Snagged these guys for a dime each.  Probably not the easiest to come across unless you want the figure as well.  These are in that camp of oddball, hard to find, but no real major value to them type of cards.  All are available if anyone is interested.
This card set I think I paid a buck for it.  I just loved how it is sponsored by "Advil."  It seems appropriate for the "old man" to be backed by this product.  It is a nice little set that showcases Nolan's career and achievements. 
These two were last minute grabs.  I was helping a buddy sort out some 56 Topps cards and saw this Kell card.  FOr $3 for a Hall of Famer, it was a solid grab, and the '66 Perez was a $2.50 grab.  I am not sure about Perez being in the HOF, he always seemed more of a Hall of Very Good type guy.  I think he hung on too long and that dumbed down his numbers, but I have an affinity for any of the guys that played in the 1975 World Series, and as time has gone on, the adversarial Cincinnati Reds players have become favorites if not for just putting on the greatest World Series ever.
        I of course cannot breakdown every bit of cardboard goodness but I will say I ended up pulling around 50 more Chipper Jones cards, another 33 Griffey Jr,  among the plethora of cards I pulled on this day.  I also bought a monster box of assorted star cards that my dealer friend said he was not inclined to put in his boxes, but for a ten spot, it was fun to go through.  There was a lot of the junk wax era stars, but even more modern ones.  Between this box and what I pulled from the other boxes I ended up with nearly 100 assorted Maddux cards, 65 Mattingly, etc, etc.  Most of this is found on my Zistle inventory.  Also a bunch of Allen & Ginter cards many of the short prints.  Some of the "stars" are guys that don't have mass appeal, but more local  such as the Berkmans, Boones, Burnitz, Alfonzos, Bonillas of baseball.  For $10, I had fun sorting through it and it kept me out of trouble.  So that is it. As of this writing, only 2 weeks before the next show.  Thanks for reading.
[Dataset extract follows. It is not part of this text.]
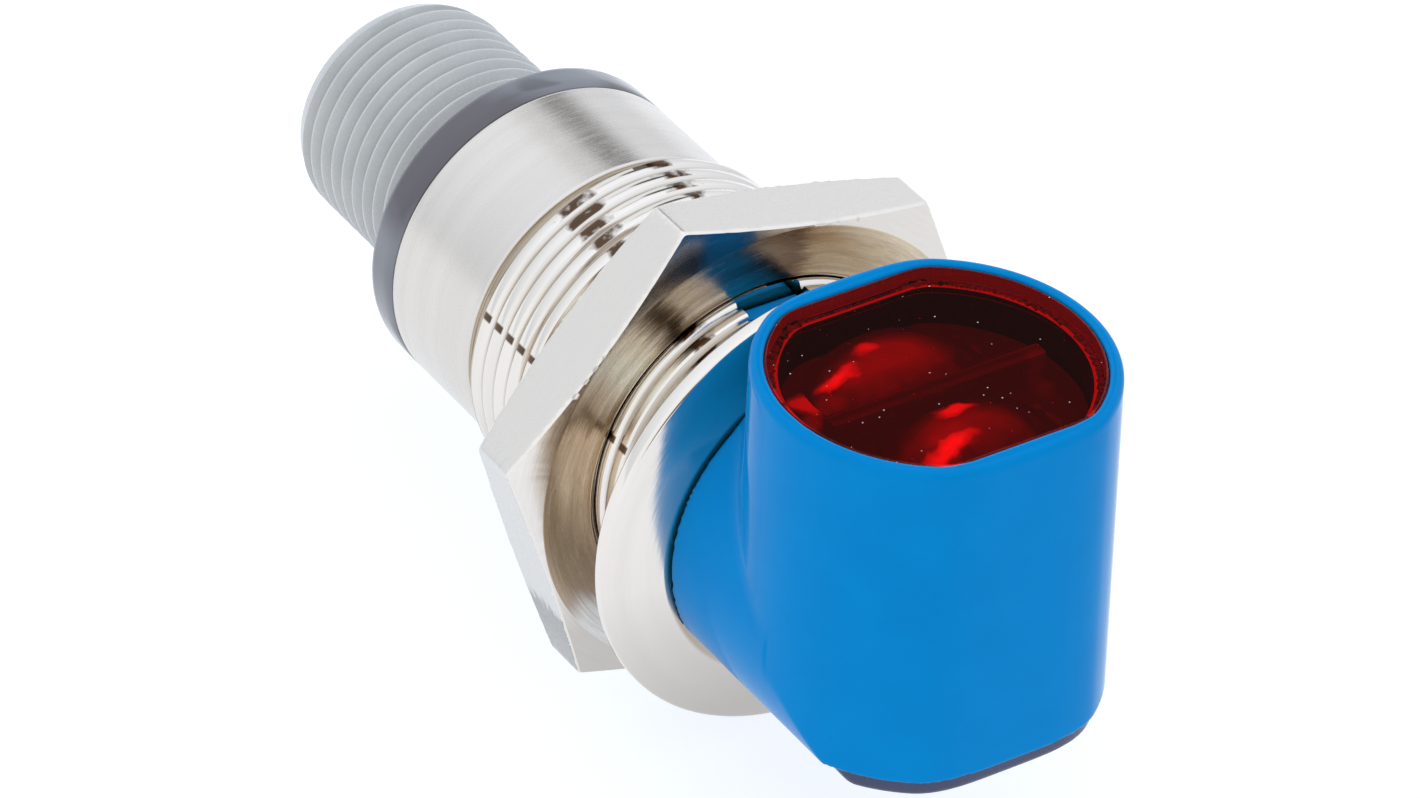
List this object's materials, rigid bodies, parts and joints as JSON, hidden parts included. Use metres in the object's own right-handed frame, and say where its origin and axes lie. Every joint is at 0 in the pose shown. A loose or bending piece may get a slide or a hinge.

  1. The Pirates took a pretty big gamble on signing Liriano, but it has paid off 10 fold. He doesn't pitch deep into games, but he is pretty much lights out for 5 or 6 innings. Depending on your scoring structure in fantasy baseball he can be quite a weapon.

    That is a hell of a local show!

    1. The Pirates manage him well. But they tend to do that with a lot of pitchers that have been picked off the scrap heap. I am in AL only, so Liriano is not even a factor for us.

  2. Wow you did really well! I might have to try to make the Mansfield show next time around. I had no idea people showed up that early.

    1. Not many people show up that early, just a few nuts. There are a few tables that have pretty decent quarter and dime boxes. I highly recommend you check out the show. There are a few dealers that you can really stretch out your buying dollars with.

  3. Except for the early morning and no-coat-cold-weather part, that show sounds awesome. Nice Monte Irvin, too. Once of the few sets I completed after returning to the hobby around 2002 was the 51 Red Backs set. It's long gone now, but still one of my favourites.

    1. I will not make the latter mistake again. I will, however, still get up there as early as possible. It is not that big of a deal, as I rarely ever get to sleep in since I have 3 cats that insist on getting their breakfast. I wouldn't mind getting a few more of the 51s of the price is right.